▶ _Short exercise_
Seek out every line containing the word "frame", and copy each.

▶ _Material supplied_
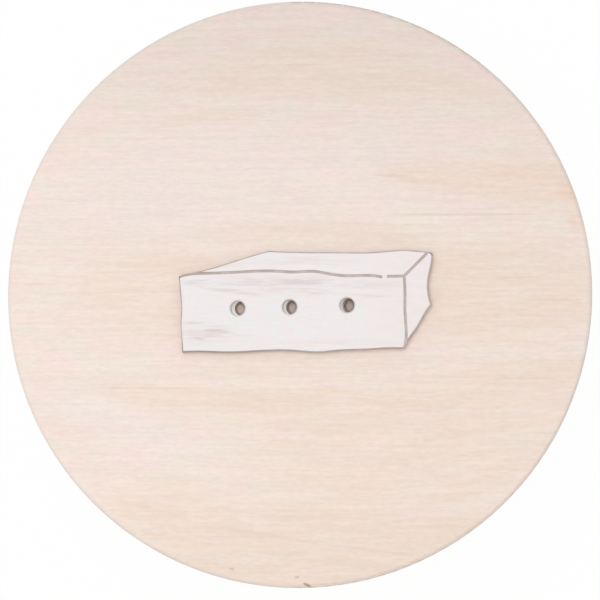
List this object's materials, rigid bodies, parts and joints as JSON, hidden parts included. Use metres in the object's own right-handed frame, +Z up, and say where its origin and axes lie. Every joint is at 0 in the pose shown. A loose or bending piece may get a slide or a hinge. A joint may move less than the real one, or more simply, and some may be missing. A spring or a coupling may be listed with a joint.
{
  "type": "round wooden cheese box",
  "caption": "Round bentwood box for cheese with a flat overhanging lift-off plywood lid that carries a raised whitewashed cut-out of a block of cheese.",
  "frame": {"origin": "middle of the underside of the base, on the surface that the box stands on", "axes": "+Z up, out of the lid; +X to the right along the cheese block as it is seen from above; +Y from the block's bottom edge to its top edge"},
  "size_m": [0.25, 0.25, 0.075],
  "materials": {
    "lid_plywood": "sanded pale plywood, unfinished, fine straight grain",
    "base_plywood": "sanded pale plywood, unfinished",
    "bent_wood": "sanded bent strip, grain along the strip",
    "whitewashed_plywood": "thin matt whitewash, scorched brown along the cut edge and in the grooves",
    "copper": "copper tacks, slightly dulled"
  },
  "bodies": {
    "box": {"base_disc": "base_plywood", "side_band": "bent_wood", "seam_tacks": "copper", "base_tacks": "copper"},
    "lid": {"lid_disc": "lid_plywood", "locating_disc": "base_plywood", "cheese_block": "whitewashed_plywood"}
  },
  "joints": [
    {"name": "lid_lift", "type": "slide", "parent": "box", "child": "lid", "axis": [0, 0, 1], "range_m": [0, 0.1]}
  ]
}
---
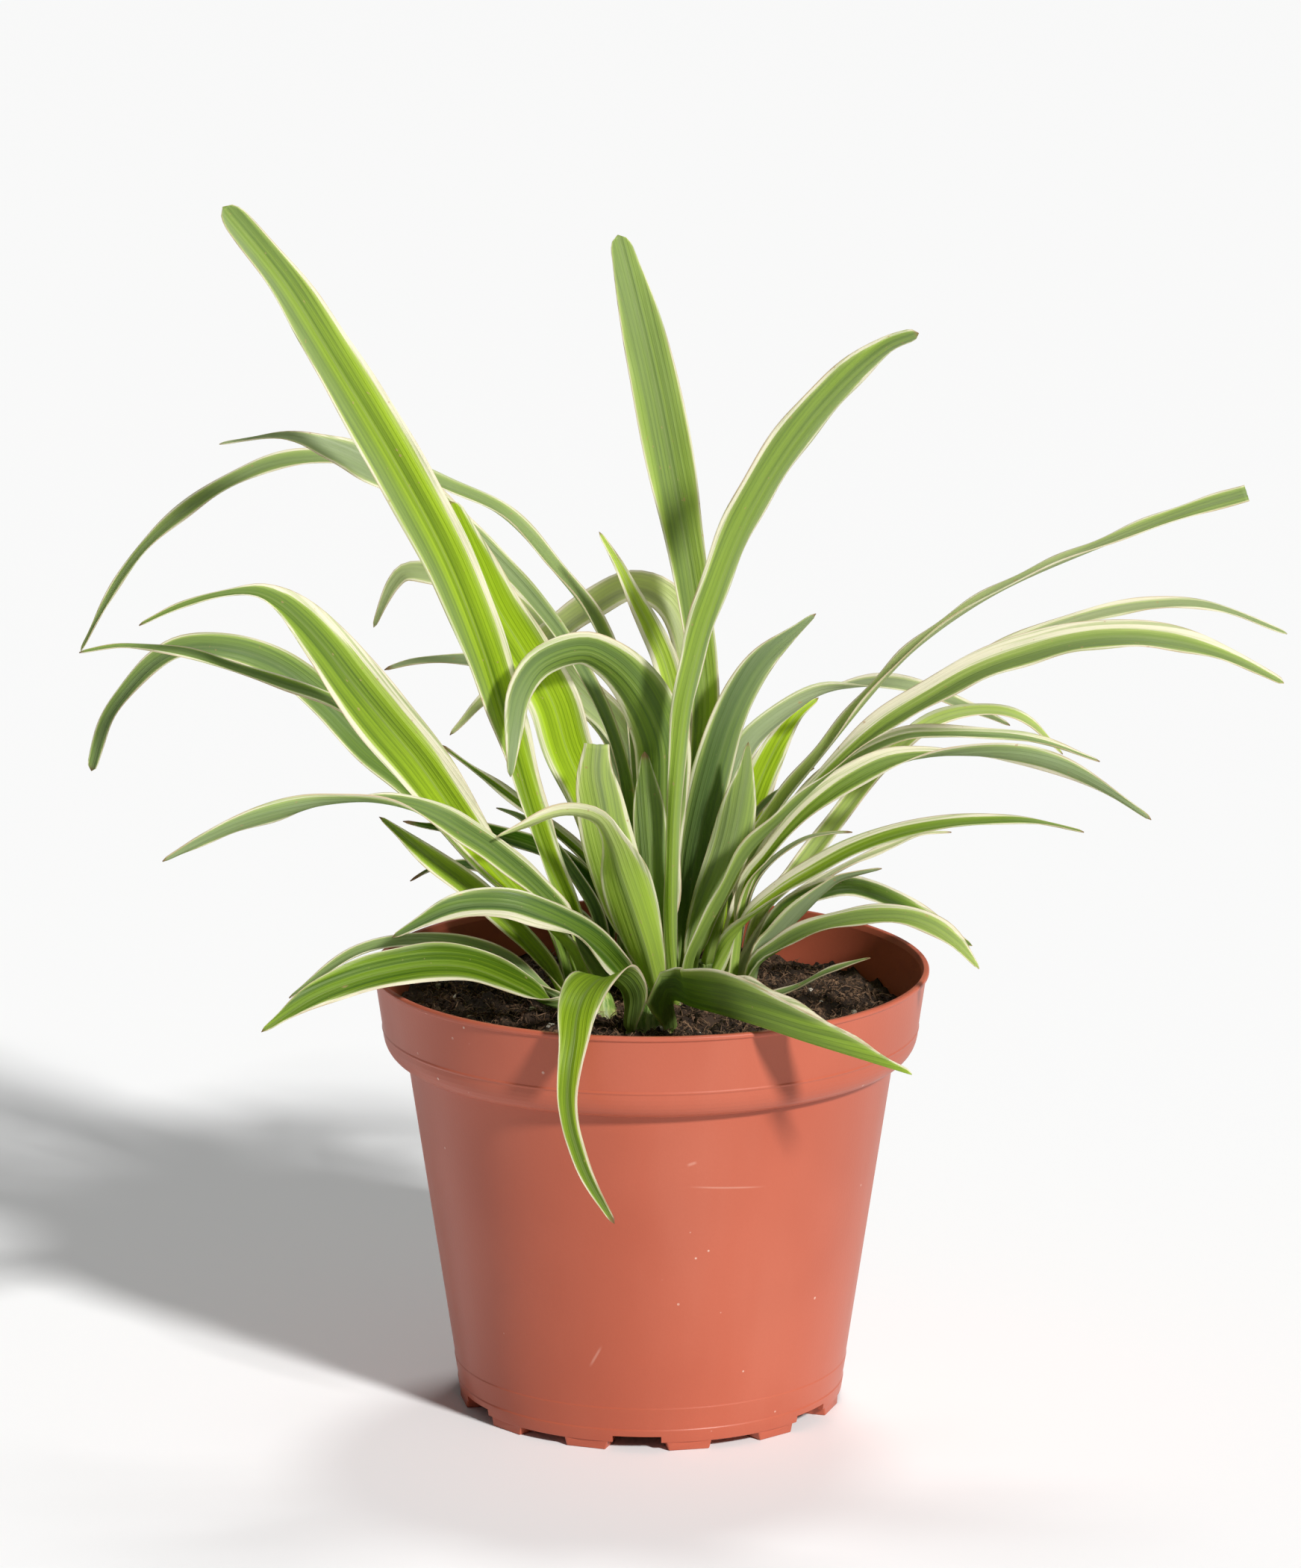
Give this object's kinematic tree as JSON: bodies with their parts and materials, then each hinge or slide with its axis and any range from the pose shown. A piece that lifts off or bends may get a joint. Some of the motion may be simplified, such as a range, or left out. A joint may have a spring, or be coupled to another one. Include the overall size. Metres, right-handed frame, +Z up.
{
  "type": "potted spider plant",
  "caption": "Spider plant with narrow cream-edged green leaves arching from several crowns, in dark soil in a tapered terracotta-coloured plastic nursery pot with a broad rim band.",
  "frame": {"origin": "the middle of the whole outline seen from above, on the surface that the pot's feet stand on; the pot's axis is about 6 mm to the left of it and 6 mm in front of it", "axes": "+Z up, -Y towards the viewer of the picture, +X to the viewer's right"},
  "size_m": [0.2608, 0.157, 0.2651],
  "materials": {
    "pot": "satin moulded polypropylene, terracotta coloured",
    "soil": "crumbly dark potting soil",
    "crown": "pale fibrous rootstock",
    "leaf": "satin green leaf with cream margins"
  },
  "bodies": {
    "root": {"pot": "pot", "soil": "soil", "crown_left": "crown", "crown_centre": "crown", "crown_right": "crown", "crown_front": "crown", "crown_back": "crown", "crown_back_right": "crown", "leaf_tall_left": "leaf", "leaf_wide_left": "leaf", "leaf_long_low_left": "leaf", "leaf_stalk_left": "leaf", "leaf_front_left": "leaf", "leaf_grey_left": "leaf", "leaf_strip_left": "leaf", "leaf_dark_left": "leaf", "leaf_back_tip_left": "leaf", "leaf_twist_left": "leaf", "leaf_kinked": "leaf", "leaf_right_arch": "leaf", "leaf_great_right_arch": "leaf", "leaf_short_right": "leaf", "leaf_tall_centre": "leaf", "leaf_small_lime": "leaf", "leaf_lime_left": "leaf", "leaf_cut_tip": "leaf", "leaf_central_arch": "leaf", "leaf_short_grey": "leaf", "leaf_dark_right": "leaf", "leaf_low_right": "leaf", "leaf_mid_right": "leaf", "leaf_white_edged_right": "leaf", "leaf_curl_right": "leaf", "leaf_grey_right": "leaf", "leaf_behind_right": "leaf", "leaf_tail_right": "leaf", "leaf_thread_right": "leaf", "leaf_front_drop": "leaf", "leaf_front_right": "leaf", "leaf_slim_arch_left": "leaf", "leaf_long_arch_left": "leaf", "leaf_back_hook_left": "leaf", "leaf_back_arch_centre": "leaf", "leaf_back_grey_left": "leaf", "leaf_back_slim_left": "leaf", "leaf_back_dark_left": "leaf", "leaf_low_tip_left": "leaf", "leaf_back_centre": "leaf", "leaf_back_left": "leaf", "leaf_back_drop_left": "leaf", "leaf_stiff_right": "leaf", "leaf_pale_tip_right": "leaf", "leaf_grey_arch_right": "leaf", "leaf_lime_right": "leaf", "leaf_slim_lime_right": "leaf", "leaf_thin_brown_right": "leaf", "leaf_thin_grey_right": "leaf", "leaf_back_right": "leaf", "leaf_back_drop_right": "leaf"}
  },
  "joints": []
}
--
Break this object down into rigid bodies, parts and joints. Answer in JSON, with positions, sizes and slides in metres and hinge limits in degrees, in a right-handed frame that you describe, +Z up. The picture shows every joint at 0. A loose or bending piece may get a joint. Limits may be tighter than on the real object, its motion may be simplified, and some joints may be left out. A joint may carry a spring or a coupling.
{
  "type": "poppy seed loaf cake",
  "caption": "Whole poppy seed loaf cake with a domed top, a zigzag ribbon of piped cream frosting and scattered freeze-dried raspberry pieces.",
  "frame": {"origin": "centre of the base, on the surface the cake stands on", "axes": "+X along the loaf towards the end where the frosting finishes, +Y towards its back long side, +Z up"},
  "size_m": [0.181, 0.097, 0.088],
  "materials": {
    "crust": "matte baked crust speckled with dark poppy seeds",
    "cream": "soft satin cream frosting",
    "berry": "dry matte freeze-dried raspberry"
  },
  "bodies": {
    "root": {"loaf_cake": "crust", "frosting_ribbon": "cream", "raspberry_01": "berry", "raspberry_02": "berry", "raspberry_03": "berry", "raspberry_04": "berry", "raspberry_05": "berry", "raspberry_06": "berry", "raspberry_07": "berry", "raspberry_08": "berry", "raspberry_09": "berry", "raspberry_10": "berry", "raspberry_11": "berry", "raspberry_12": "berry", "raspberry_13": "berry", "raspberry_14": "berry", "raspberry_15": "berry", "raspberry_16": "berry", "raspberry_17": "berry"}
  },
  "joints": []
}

▶ _Written response_
List this object's materials, rigid bodies, parts and joints as JSON, hidden parts included. Use metres in the object's own right-handed frame, +Z up, and say where its origin and axes lie. Every joint is at 0 in the pose shown. A loose or bending piece may get a slide or a hinge. A joint may move less than the real one, or more simply, and some may be missing. A spring or a coupling may be listed with a joint.
  "frame": {"origin": "middle of the underside of the base, on the surface that the box stands on", "axes": "+Z up, out of the lid; +X to the right along the cheese block as it is seen from above; +Y from the block's bottom edge to its top edge"},
Give this object's kinematic tree as JSON: bodies with their parts and materials, then each hinge or slide with its axis and any range from the pose shown. A piece that lifts off or bends may get a joint. Some of the motion may be simplified, such as a range, or left out. A joint may have a spring, or be coupled to another one. Include the overall size. Metres, right-handed frame, +Z up.
  "frame": {"origin": "the middle of the whole outline seen from above, on the surface that the pot's feet stand on; the pot's axis is about 6 mm to the left of it and 6 mm in front of it", "axes": "+Z up, -Y towards the viewer of the picture, +X to the viewer's right"},
Break this object down into rigid bodies, parts and joints. Answer in JSON, with positions, sizes and slides in metres and hinge limits in degrees, in a right-handed frame that you describe, +Z up. The picture shows every joint at 0. A loose or bending piece may get a joint. Limits may be tighter than on the real object, its motion may be simplified, and some joints may be left out. A joint may carry a spring or a coupling.
  "frame": {"origin": "centre of the base, on the surface the cake stands on", "axes": "+X along the loaf towards the end where the frosting finishes, +Y towards its back long side, +Z up"},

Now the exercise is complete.